**INSTRUCTIONS TO FOLLOW:** Give every entry again, word for word.

**WORKING DATA:**
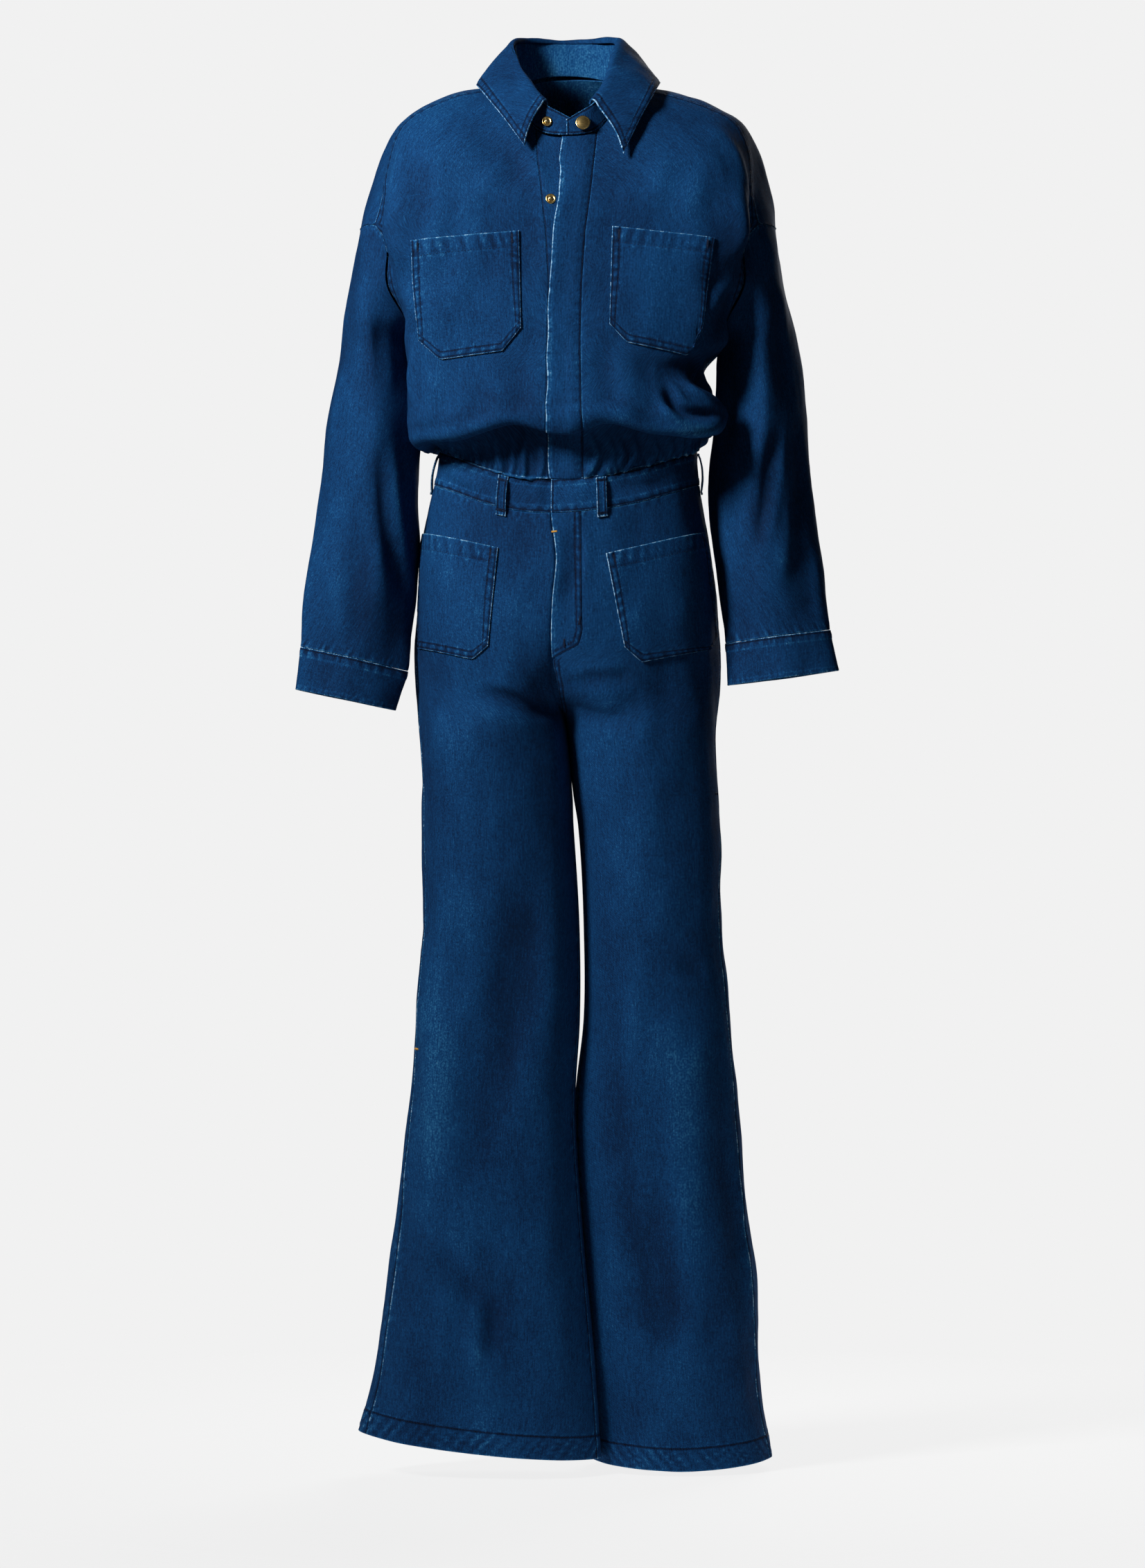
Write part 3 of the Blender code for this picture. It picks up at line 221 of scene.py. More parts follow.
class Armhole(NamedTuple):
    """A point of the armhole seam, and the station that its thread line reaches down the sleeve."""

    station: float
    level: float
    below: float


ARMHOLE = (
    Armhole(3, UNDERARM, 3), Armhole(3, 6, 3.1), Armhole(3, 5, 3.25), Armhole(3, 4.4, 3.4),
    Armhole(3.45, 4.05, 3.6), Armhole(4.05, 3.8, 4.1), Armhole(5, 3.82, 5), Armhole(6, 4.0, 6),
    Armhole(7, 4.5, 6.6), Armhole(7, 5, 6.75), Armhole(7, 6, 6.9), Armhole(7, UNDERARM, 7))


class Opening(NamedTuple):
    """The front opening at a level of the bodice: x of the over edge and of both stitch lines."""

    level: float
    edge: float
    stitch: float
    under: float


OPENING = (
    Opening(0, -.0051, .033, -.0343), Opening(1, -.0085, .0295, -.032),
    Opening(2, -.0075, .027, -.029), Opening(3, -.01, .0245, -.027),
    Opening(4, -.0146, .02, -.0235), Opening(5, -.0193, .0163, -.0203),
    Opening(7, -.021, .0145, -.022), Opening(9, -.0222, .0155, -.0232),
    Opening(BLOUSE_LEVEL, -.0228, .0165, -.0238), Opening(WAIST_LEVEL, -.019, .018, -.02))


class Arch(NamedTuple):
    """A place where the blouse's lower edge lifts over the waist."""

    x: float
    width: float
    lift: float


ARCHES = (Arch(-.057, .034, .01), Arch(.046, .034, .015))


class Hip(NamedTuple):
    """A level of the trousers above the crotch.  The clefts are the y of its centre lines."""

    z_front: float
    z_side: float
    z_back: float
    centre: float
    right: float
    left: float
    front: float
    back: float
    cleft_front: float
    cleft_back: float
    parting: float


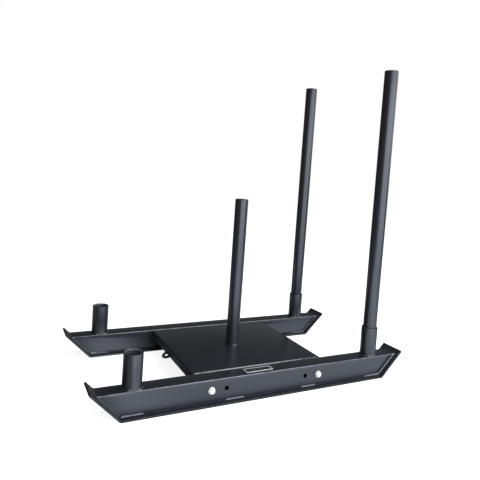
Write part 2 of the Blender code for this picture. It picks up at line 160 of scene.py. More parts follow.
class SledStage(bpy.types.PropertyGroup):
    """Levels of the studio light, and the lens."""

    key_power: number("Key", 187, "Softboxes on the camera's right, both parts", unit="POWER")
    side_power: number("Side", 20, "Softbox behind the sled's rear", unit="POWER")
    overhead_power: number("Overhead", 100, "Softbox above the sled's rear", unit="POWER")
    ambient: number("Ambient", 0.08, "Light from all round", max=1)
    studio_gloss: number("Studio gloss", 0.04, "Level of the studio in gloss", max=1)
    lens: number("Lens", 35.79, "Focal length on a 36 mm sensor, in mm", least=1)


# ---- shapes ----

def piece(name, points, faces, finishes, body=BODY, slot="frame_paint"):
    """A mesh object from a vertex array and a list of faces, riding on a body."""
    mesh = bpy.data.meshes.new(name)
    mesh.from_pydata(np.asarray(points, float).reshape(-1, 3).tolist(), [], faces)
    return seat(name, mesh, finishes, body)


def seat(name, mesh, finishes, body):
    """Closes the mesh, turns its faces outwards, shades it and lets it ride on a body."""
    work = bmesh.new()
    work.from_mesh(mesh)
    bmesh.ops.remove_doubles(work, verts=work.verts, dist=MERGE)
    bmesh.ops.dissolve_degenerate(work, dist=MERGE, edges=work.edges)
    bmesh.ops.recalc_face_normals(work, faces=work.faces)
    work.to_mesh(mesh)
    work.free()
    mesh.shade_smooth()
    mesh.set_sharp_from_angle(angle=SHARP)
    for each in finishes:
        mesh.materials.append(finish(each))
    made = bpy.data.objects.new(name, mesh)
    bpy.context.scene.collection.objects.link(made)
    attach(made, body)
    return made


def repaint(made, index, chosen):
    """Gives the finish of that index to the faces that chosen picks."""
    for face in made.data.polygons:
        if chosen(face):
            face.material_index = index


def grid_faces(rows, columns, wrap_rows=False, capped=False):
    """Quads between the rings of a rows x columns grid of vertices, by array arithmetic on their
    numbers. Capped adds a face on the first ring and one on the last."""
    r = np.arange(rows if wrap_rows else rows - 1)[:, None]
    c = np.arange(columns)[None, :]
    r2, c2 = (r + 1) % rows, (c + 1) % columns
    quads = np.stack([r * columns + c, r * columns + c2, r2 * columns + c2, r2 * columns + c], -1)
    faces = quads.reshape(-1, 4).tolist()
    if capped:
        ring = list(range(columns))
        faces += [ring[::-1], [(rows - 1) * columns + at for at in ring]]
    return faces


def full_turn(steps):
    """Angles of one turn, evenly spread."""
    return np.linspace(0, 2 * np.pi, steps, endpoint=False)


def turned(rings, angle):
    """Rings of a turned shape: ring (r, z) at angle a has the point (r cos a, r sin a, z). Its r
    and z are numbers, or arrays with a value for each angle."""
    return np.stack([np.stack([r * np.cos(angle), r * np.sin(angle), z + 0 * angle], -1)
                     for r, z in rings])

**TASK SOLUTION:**
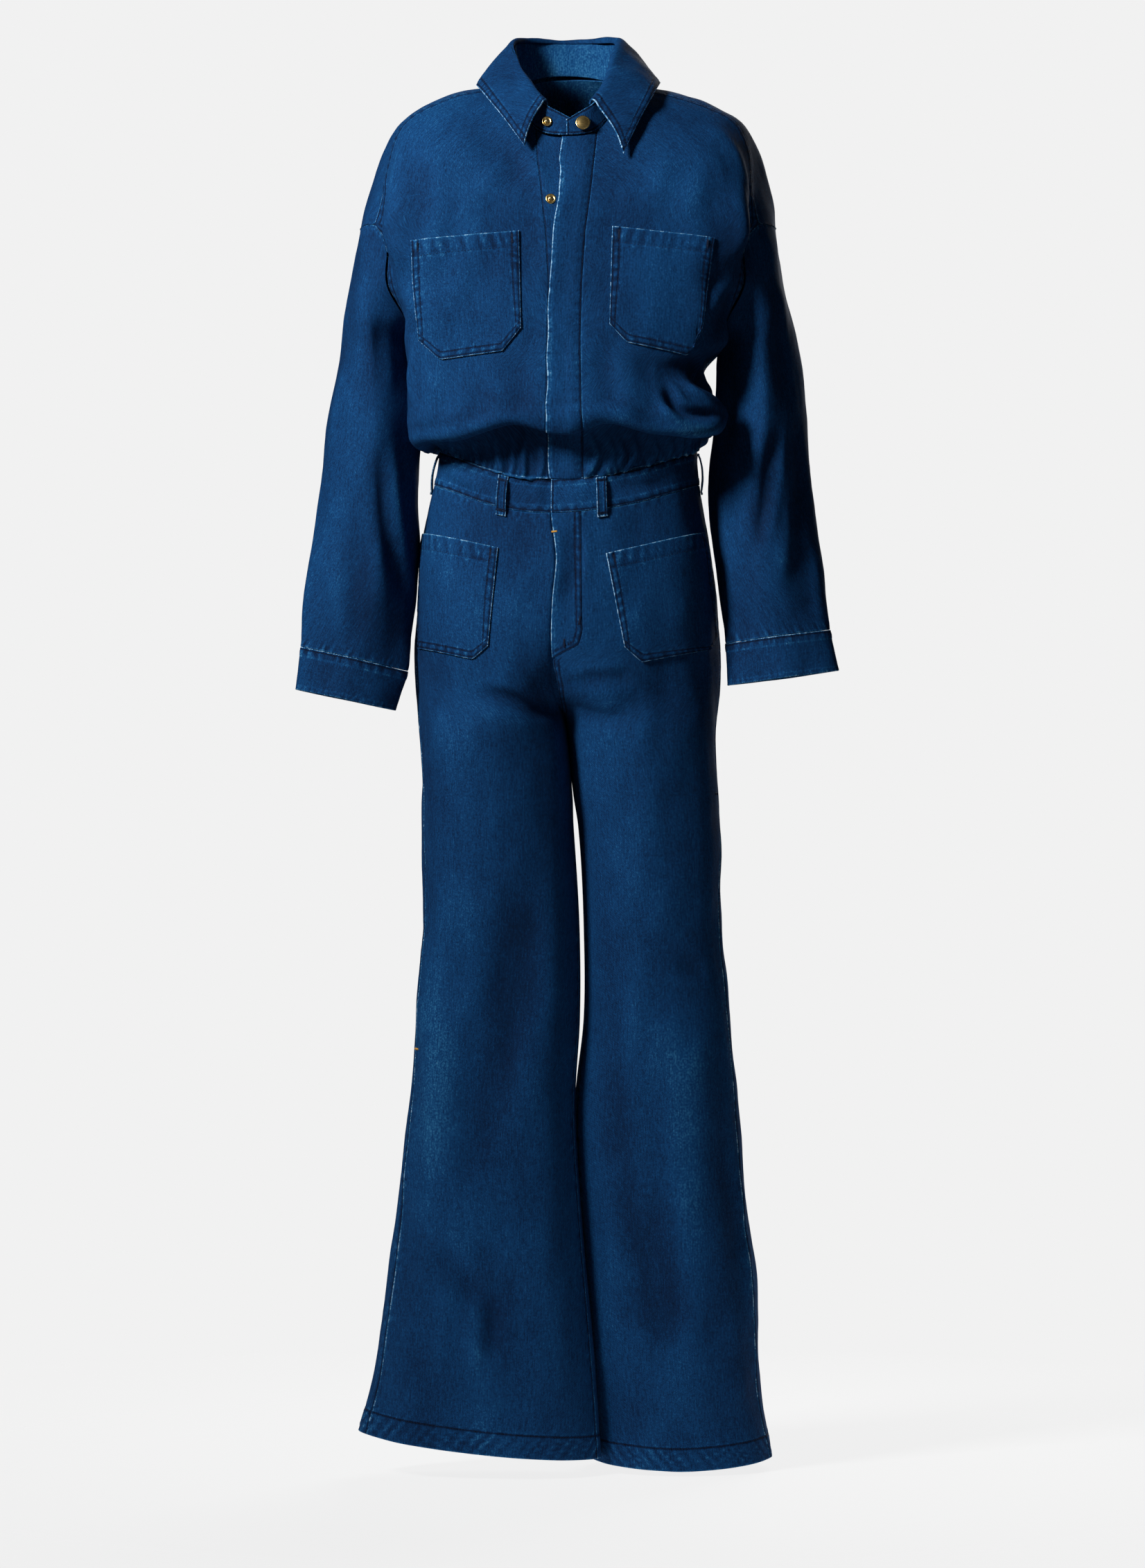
Write part 3 of the Blender code for this picture. It picks up at line 221 of scene.py. More parts follow.
class Armhole(NamedTuple):
    """A point of the armhole seam, and the station that its thread line reaches down the sleeve."""

    station: float
    level: float
    below: float


ARMHOLE = (
    Armhole(3, UNDERARM, 3), Armhole(3, 6, 3.1), Armhole(3, 5, 3.25), Armhole(3, 4.4, 3.4),
    Armhole(3.45, 4.05, 3.6), Armhole(4.05, 3.8, 4.1), Armhole(5, 3.82, 5), Armhole(6, 4.0, 6),
    Armhole(7, 4.5, 6.6), Armhole(7, 5, 6.75), Armhole(7, 6, 6.9), Armhole(7, UNDERARM, 7))


class Opening(NamedTuple):
    """The front opening at a level of the bodice: x of the over edge and of both stitch lines."""

    level: float
    edge: float
    stitch: float
    under: float


OPENING = (
    Opening(0, -.0051, .033, -.0343), Opening(1, -.0085, .0295, -.032),
    Opening(2, -.0075, .027, -.029), Opening(3, -.01, .0245, -.027),
    Opening(4, -.0146, .02, -.0235), Opening(5, -.0193, .0163, -.0203),
    Opening(7, -.021, .0145, -.022), Opening(9, -.0222, .0155, -.0232),
    Opening(BLOUSE_LEVEL, -.0228, .0165, -.0238), Opening(WAIST_LEVEL, -.019, .018, -.02))


class Arch(NamedTuple):
    """A place where the blouse's lower edge lifts over the waist."""

    x: float
    width: float
    lift: float


ARCHES = (Arch(-.057, .034, .01), Arch(.046, .034, .015))


class Hip(NamedTuple):
    """A level of the trousers above the crotch.  The clefts are the y of its centre lines."""

    z_front: float
    z_side: float
    z_back: float
    centre: float
    right: float
    left: float
    front: float
    back: float
    cleft_front: float
    cleft_back: float
    parting: float


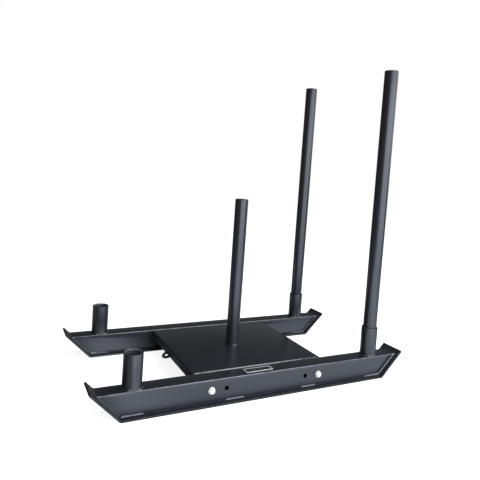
Write part 2 of the Blender code for this picture. It picks up at line 160 of scene.py. More parts follow.
class SledStage(bpy.types.PropertyGroup):
    """Levels of the studio light, and the lens."""

    key_power: number("Key", 187, "Softboxes on the camera's right, both parts", unit="POWER")
    side_power: number("Side", 20, "Softbox behind the sled's rear", unit="POWER")
    overhead_power: number("Overhead", 100, "Softbox above the sled's rear", unit="POWER")
    ambient: number("Ambient", 0.08, "Light from all round", max=1)
    studio_gloss: number("Studio gloss", 0.04, "Level of the studio in gloss", max=1)
    lens: number("Lens", 35.79, "Focal length on a 36 mm sensor, in mm", least=1)


# ---- shapes ----

def piece(name, points, faces, finishes, body=BODY, slot="frame_paint"):
    """A mesh object from a vertex array and a list of faces, riding on a body."""
    mesh = bpy.data.meshes.new(name)
    mesh.from_pydata(np.asarray(points, float).reshape(-1, 3).tolist(), [], faces)
    return seat(name, mesh, finishes, body)


def seat(name, mesh, finishes, body):
    """Closes the mesh, turns its faces outwards, shades it and lets it ride on a body."""
    work = bmesh.new()
    work.from_mesh(mesh)
    bmesh.ops.remove_doubles(work, verts=work.verts, dist=MERGE)
    bmesh.ops.dissolve_degenerate(work, dist=MERGE, edges=work.edges)
    bmesh.ops.recalc_face_normals(work, faces=work.faces)
    work.to_mesh(mesh)
    work.free()
    mesh.shade_smooth()
    mesh.set_sharp_from_angle(angle=SHARP)
    for each in finishes:
        mesh.materials.append(finish(each))
    made = bpy.data.objects.new(name, mesh)
    bpy.context.scene.collection.objects.link(made)
    attach(made, body)
    return made


def repaint(made, index, chosen):
    """Gives the finish of that index to the faces that chosen picks."""
    for face in made.data.polygons:
        if chosen(face):
            face.material_index = index


def grid_faces(rows, columns, wrap_rows=False, capped=False):
    """Quads between the rings of a rows x columns grid of vertices, by array arithmetic on their
    numbers. Capped adds a face on the first ring and one on the last."""
    r = np.arange(rows if wrap_rows else rows - 1)[:, None]
    c = np.arange(columns)[None, :]
    r2, c2 = (r + 1) % rows, (c + 1) % columns
    quads = np.stack([r * columns + c, r * columns + c2, r2 * columns + c2, r2 * columns + c], -1)
    faces = quads.reshape(-1, 4).tolist()
    if capped:
        ring = list(range(columns))
        faces += [ring[::-1], [(rows - 1) * columns + at for at in ring]]
    return faces


def full_turn(steps):
    """Angles of one turn, evenly spread."""
    return np.linspace(0, 2 * np.pi, steps, endpoint=False)


def turned(rings, angle):
    """Rings of a turned shape: ring (r, z) at angle a has the point (r cos a, r sin a, z). Its r
    and z are numbers, or arrays with a value for each angle."""
    return np.stack([np.stack([r * np.cos(angle), r * np.sin(angle), z + 0 * angle], -1)
                     for r, z in rings])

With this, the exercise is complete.